The failure to prosecute in cases stemming from the actions that led to the financial crisis is not because the perpetrators of fraud could not be easily nailed. It is because Finance has been able to stymie any effort to do so, by lobbying, through Congress and in the courts. According to William Black quoted earlier, at the peak of the investigation into the savings and loan cases in the 1980s, there were a thousand FBI agents involved, out of around 2300 FBI white collar specialists available. As opposed to this “in the current crisis, as recently as fiscal year 2007, there were a 120 FBI agents nationwide assigned to all cases of mortgage fraud.”

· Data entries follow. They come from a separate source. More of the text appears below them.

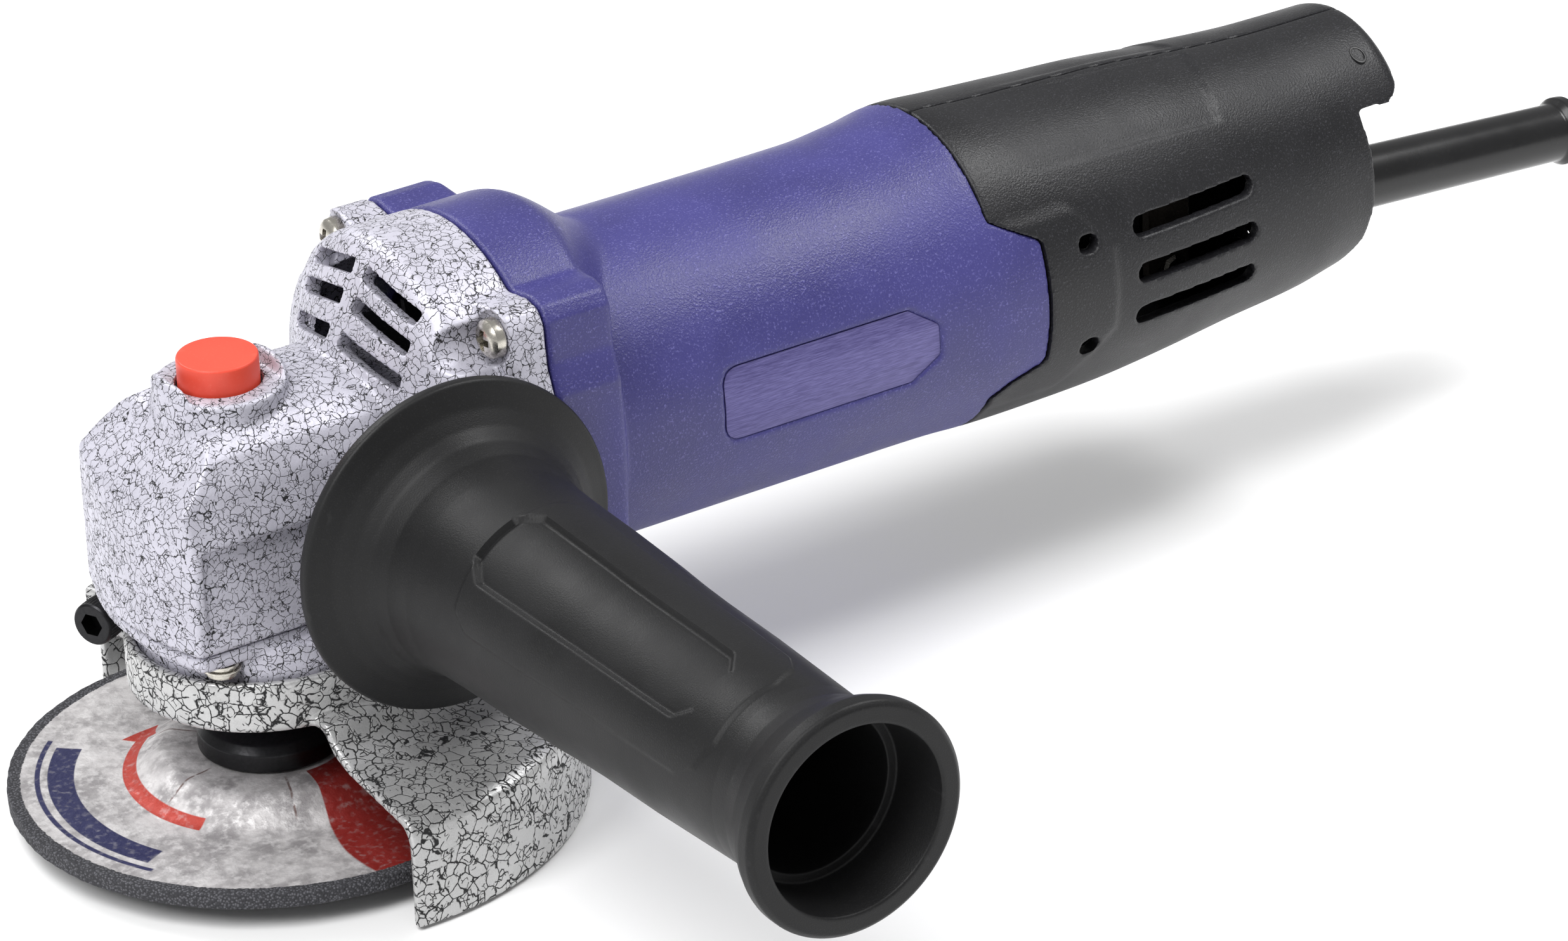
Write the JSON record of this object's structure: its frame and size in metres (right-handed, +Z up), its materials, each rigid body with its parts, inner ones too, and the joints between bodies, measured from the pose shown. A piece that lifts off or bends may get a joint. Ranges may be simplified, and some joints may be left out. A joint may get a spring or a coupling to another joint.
{
  "type": "angle grinder",
  "caption": "Corded small angle grinder with side handle, wheel guard, spindle lock and a depressed-centre wheel driven through a bevel gear pair.",
  "frame": {"origin": "centre of the spindle's end face, on the spindle axis and in the plane of the wheel's lower side", "axes": "+X back along the motor, -Y towards the side handle, +Z up along the spindle towards the lock button"},
  "size_m": [0.3637, 0.2254, 0.1065],
  "materials": {
    "crackle_coat": "light grey crackle-finish coating on a die casting",
    "crackle_guard": "coarse silver and black crackle coating on sheet steel",
    "blue_plastic": "spark-textured violet-blue moulding",
    "black_plastic": "spark-textured black moulding",
    "switch_plastic": "smooth black moulding",
    "handle_plastic": "fine-textured black moulding",
    "black_rubber": "smooth black rubber",
    "red_plastic": "satin orange-red moulding",
    "zinc_steel": "nickel or zinc plated steel",
    "bearing_steel": "ground and turned steel",
    "black_steel": "black oxide on steel",
    "laminated_steel": "stacked electrical steel sheets",
    "copper_winding": "varnished copper",
    "fibre": "natural fibre board or felt",
    "carbon": "pressed carbon",
    "brass": "drawn brass",
    "abrasive": "resin-bonded grit with a printed paper label"
  },
  "bodies": {
    "housing": {"gear_housing": "crackle_coat", "bearing_box": "crackle_coat", "bearing_box_screw_1": "zinc_steel", "bearing_box_screw_2": "zinc_steel", "bearing_box_screw_3": "zinc_steel", "bearing_box_screw_4": "zinc_steel", "housing_screw_1": "zinc_steel", "housing_screw_2": "zinc_steel", "housing_screw_3": "zinc_steel", "housing_screw_4": "zinc_steel", "motor_housing": "blue_plastic", "rear_cover_left": "black_plastic", "rear_cover_right": "black_plastic", "rear_cover_screw_1": "zinc_steel", "rear_cover_screw_2": "zinc_steel", "rear_cover_screw_3": "zinc_steel", "cord_clamp": "fibre", "cord_clamp_screw_1": "zinc_steel", "cord_clamp_screw_2": "zinc_steel", "switch_body": "black_plastic", "cord_guard": "black_rubber", "field_core": "laminated_steel", "field_coil_upper": "copper_winding", "field_coil_lower": "copper_winding", "baffle_ring": "black_plastic", "brush_holder_left": "brass", "brush_holder_right": "brass", "carbon_brush_left": "carbon", "carbon_brush_right": "carbon", "front_bearing_outer": "bearing_steel", "rear_bearing_outer": "bearing_steel", "rear_bearing_sleeve": "black_rubber", "spindle_bearing_outer": "bearing_steel", "spindle_top_bush": "brass", "dust_seal": "fibre"},
    "spindle": {"spindle": "bearing_steel", "crown_gear": "bearing_steel", "spindle_bearing_inner": "bearing_steel", "inner_flange": "black_steel", "grinding_wheel": "abrasive", "lock_nut": "black_steel"},
    "armature": {"armature_shaft": "bearing_steel", "armature_core": "laminated_steel", "armature_winding_front": "copper_winding", "armature_winding_rear": "copper_winding", "commutator": "copper_winding", "front_bearing_inner": "bearing_steel", "rear_bearing_inner": "bearing_steel", "cooling_fan": "black_plastic", "pinion": "bearing_steel", "pinion_nut": "black_steel"},
    "lock_button": {"lock_button": "red_plastic", "lock_pin": "bearing_steel", "lock_spring": "bearing_steel"},
    "switch_toggle": {"switch_toggle": "switch_plastic"},
    "wheel_guard": {"wheel_guard": "crackle_guard", "guard_clamp_bolt": "black_steel", "guard_clamp_nut": "zinc_steel"},
    "side_handle": {"side_grip": "handle_plastic", "handle_stud": "zinc_steel"}
  },
  "joints": [
    {"name": "spindle_spin", "type": "hinge", "parent": "housing", "child": "spindle", "pos_m": [0, 0, 0], "axis": [0, 0, 1], "continuous": true},
    {"name": "armature_spin", "type": "hinge", "parent": "housing", "child": "armature", "pos_m": [0, 0, 0.062], "axis": [1, 0, 0], "continuous": true},
    {"name": "lock_press", "type": "slide", "parent": "housing", "child": "lock_button", "axis": [0, 0, -1], "range_m": [0, 0.0035], "stiffness_N_per_m": 900, "springref_m": -0.002},
    {"name": "switch_turn", "type": "hinge", "parent": "housing", "child": "switch_toggle", "pos_m": [0.237, 0, 0.081], "axis": [0, 0, 1], "range_deg": [0, 28]},
    {"name": "guard_turn", "type": "hinge", "parent": "housing", "child": "wheel_guard", "pos_m": [0, 0, 0], "axis": [0, 0, 1], "range_deg": [-90, 90]},
    {"name": "handle_draw", "type": "slide", "parent": "housing", "child": "side_handle", "axis": [0, -1, 0], "range_m": [0, 0.0115]}
  ],
  "couplings": [
    {"joint": "armature_spin", "follows": "spindle_spin", "ratio": 2.8}
  ]
}
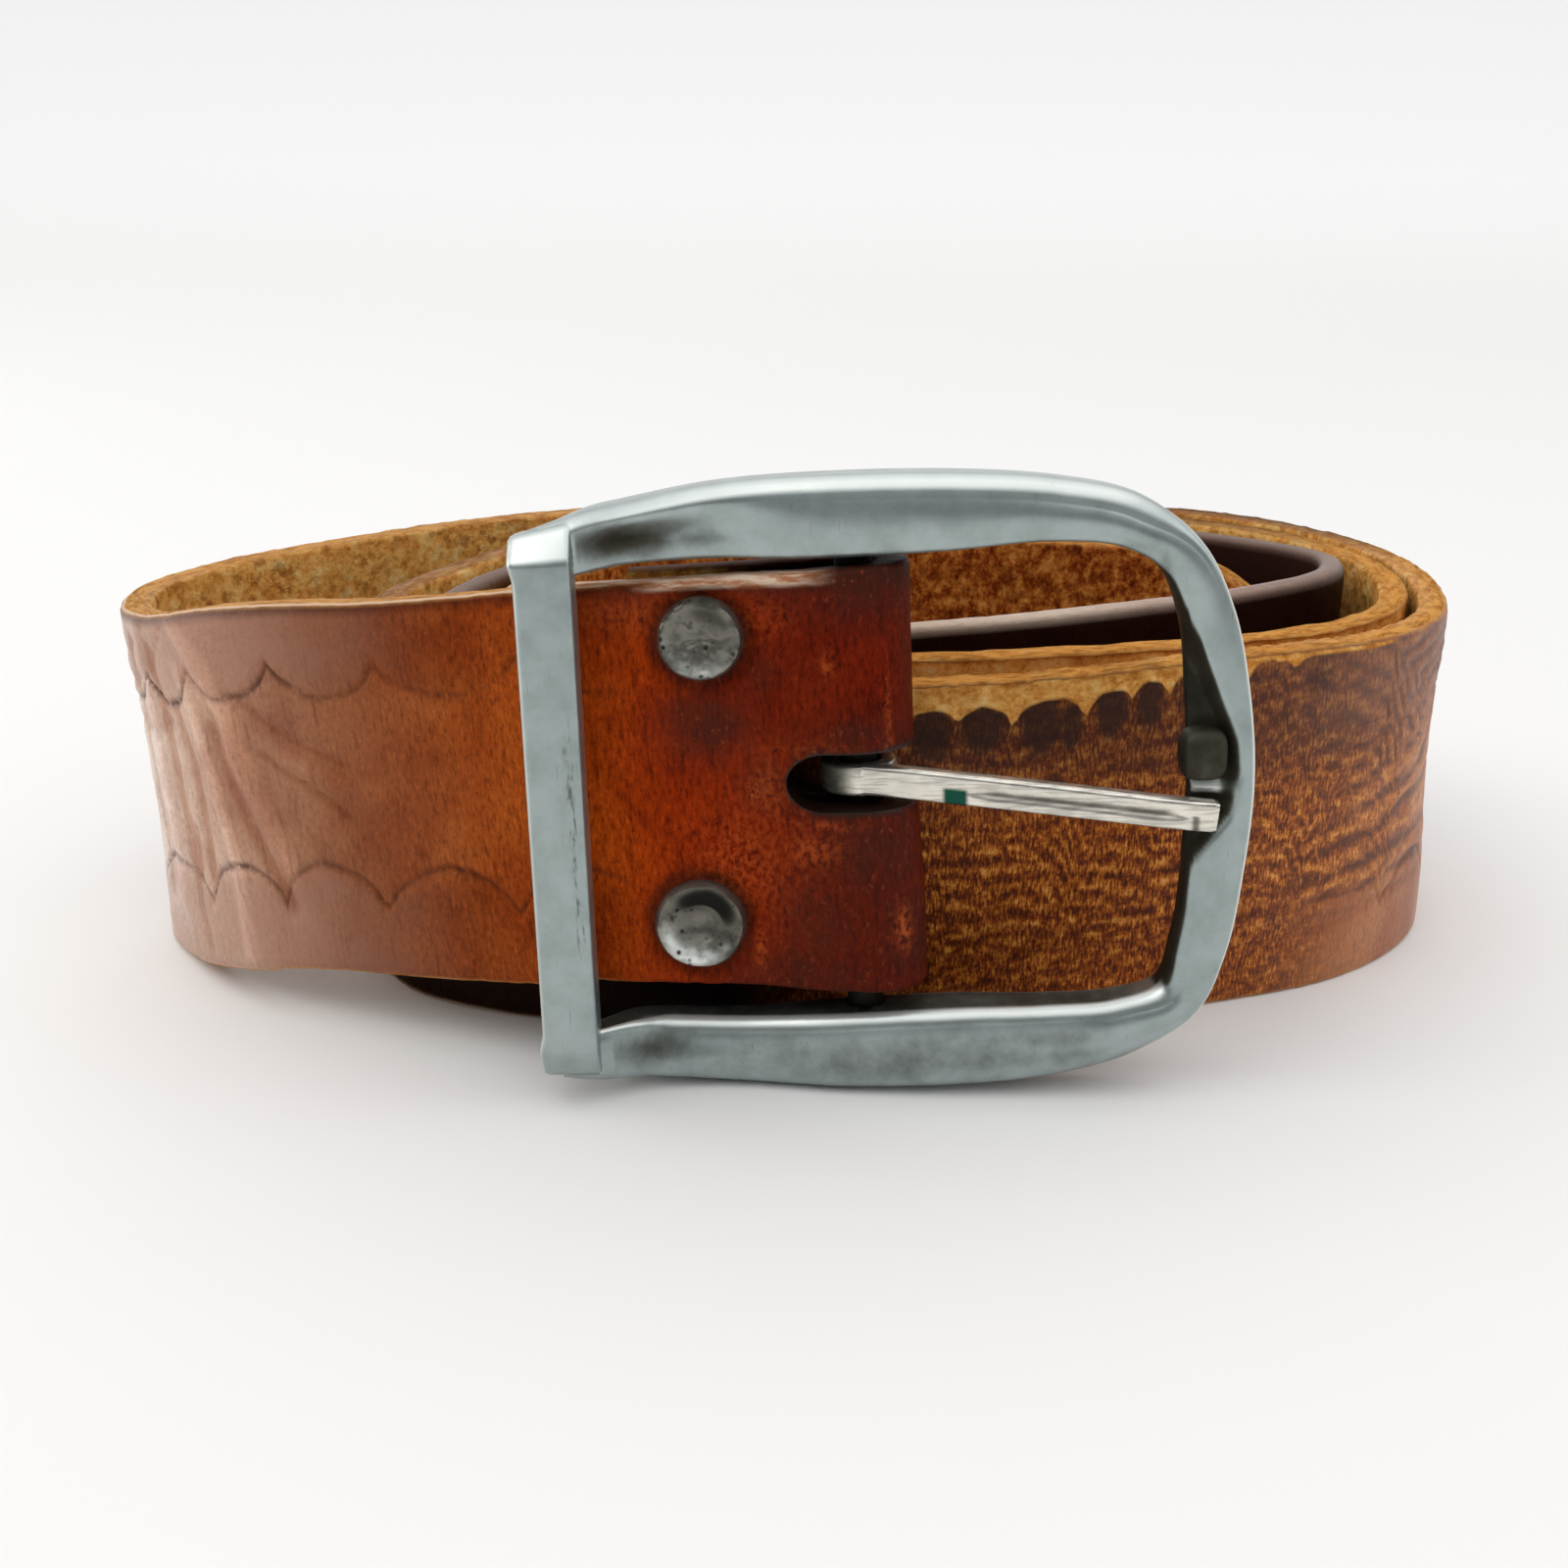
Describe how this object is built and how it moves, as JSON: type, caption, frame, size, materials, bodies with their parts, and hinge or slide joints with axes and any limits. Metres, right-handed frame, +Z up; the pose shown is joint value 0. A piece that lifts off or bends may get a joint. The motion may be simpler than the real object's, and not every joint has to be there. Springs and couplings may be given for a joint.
{
  "type": "coiled leather belt with buckle",
  "caption": "Leather belt strap coiled on its edge, folded and riveted round the centre bar of a metal buckle with a hinged tongue.",
  "frame": {"origin": "middle of the coiled belt's outline, on the surface that the strap's lower edge stands on", "axes": "+X to the right and +Y to the back as seen from the buckle's side, +Z up"},
  "size_m": [0.143, 0.0964, 0.0585],
  "materials": {
    "leather": "worn oiled leather, satin",
    "frame_metal": "worn satin plating",
    "tongue_metal": "rubbed bright plating",
    "rivet_metal": "pitted and tarnished"
  },
  "bodies": {
    "strap": {"strap": "leather", "rivet_upper": "rivet_metal", "rivet_lower": "rivet_metal"},
    "frame": {"buckle_frame": "frame_metal"},
    "tongue": {"tongue": "tongue_metal"}
  },
  "joints": [
    {"name": "frame_hinge", "type": "hinge", "parent": "strap", "child": "frame", "pos_m": [0.00432, -0.03821, 0.02904], "axis": [-0.0523, 0.0697, 0.9962], "range_deg": [-3, 16]},
    {"name": "tongue_hinge", "type": "hinge", "parent": "frame", "child": "tongue", "pos_m": [0.00432, -0.03821, 0.02904], "axis": [0.0523, -0.0697, -0.9962], "range_deg": [0, 100]}
  ]
}
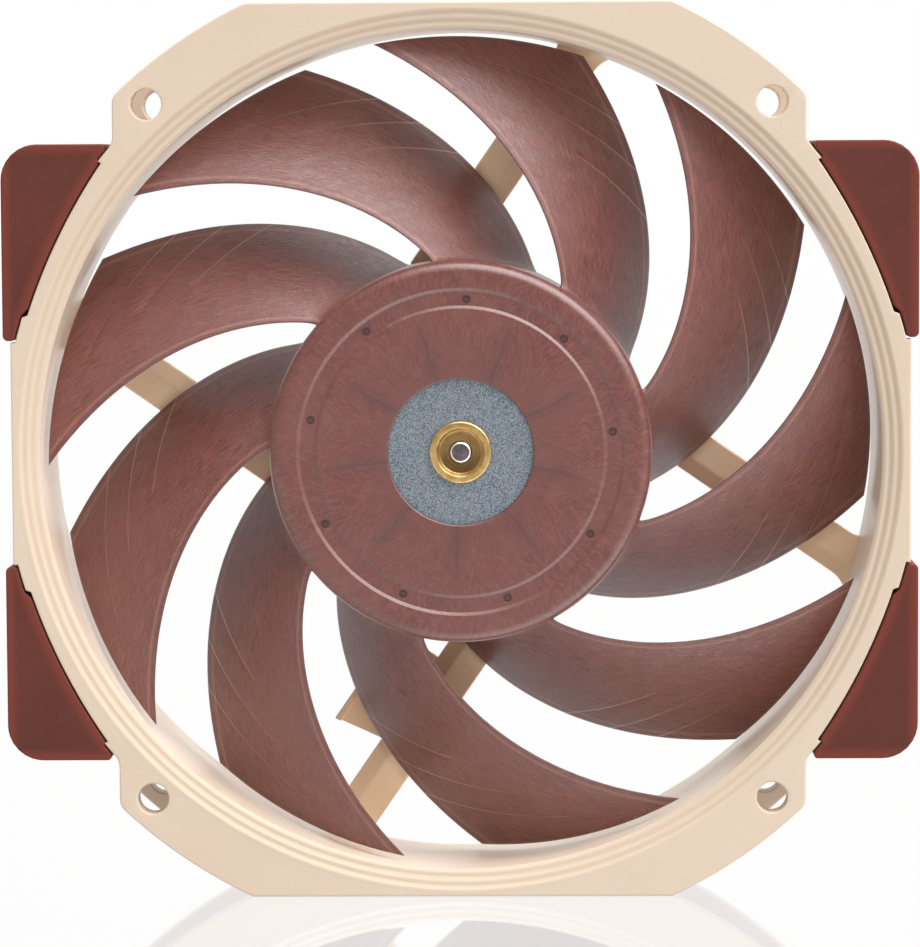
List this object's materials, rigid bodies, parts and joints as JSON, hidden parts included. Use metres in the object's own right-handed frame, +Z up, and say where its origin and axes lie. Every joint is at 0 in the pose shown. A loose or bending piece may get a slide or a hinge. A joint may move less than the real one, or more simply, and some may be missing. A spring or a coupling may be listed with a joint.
{
  "type": "case fan",
  "caption": "Axial computer case fan with a round open-corner frame, clip-in corner pads, swept-blade impeller and sealed outer-rotor motor.",
  "frame": {"origin": "middle of the bottom flat, half way through the depth", "axes": "+Z up, +X to the right seen from the intake side, +Y the way the air leaves; the intake face looks along -Y"},
  "size_m": [0.1428, 0.025, 0.14],
  "materials": {
    "frame_plastic": "satin moulded beige plastic",
    "pad_rubber": "matt reddish-brown rubber",
    "impeller_plastic": "satin fibre-filled brown plastic with fine flow texture",
    "rotor_steel": "galvanised, fine spangle",
    "magnet": "bonded ferrite",
    "brass": "turned",
    "shaft_steel": "ground",
    "sleeve_bronze": "sintered bronze",
    "seal_rubber": "matt black",
    "insulation": "moulded nylon",
    "core_steel": "stacked electrical steel",
    "winding": "enamelled copper wire",
    "board": "solder-masked glass epoxy",
    "chip": "moulded epoxy",
    "capacitor": "ceramic chip",
    "label": "plain coated paper"
  },
  "bodies": {
    "housing": {"frame": "frame_plastic", "pad_upper_left": "pad_rubber", "pad_upper_right": "pad_rubber", "pad_lower_left": "pad_rubber", "pad_lower_right": "pad_rubber", "bearing_shell": "brass", "bearing_sleeve": "sleeve_bronze", "bearing_magnet": "magnet", "oil_seal": "seal_rubber", "thrust_plate": "insulation", "stator_core": "core_steel", "insulator_front": "insulation", "insulator_rear": "insulation", "coil_a": "winding", "coil_b": "winding", "coil_c": "winding", "coil_d": "winding", "winding_pins": "brass", "circuit_board": "board", "driver_chip": "chip", "hall_sensor": "chip", "capacitors": "capacitor", "base_label": "label", "cord_inlet": "seal_rubber"},
    "rotor": {"impeller": "impeller_plastic", "rotor_yoke": "rotor_steel", "magnet_ring": "magnet", "rotor_boss": "brass", "shaft": "shaft_steel", "shaft_clip": "shaft_steel"}
  },
  "joints": [
    {"name": "rotor_spin", "type": "hinge", "parent": "housing", "child": "rotor", "pos_m": [0, 0, 0.07], "axis": [0, -1, 0], "continuous": true}
  ]
}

In sum, the very limited Barclays prosecution comes in the wake of a half-hearted investigation effort, which has thus far completely let off all those who took the world economy to the verge of a crisis akin to the Great Depression. It is not clear if anything will finally come out of even this case, which is aimed at merely teaching a lesson to those who hurt a bunch of financial investors by violating insider rules. In fact, many of those investors have in the final analysis, lost little since bank share values have appreciated hugely since the crisis.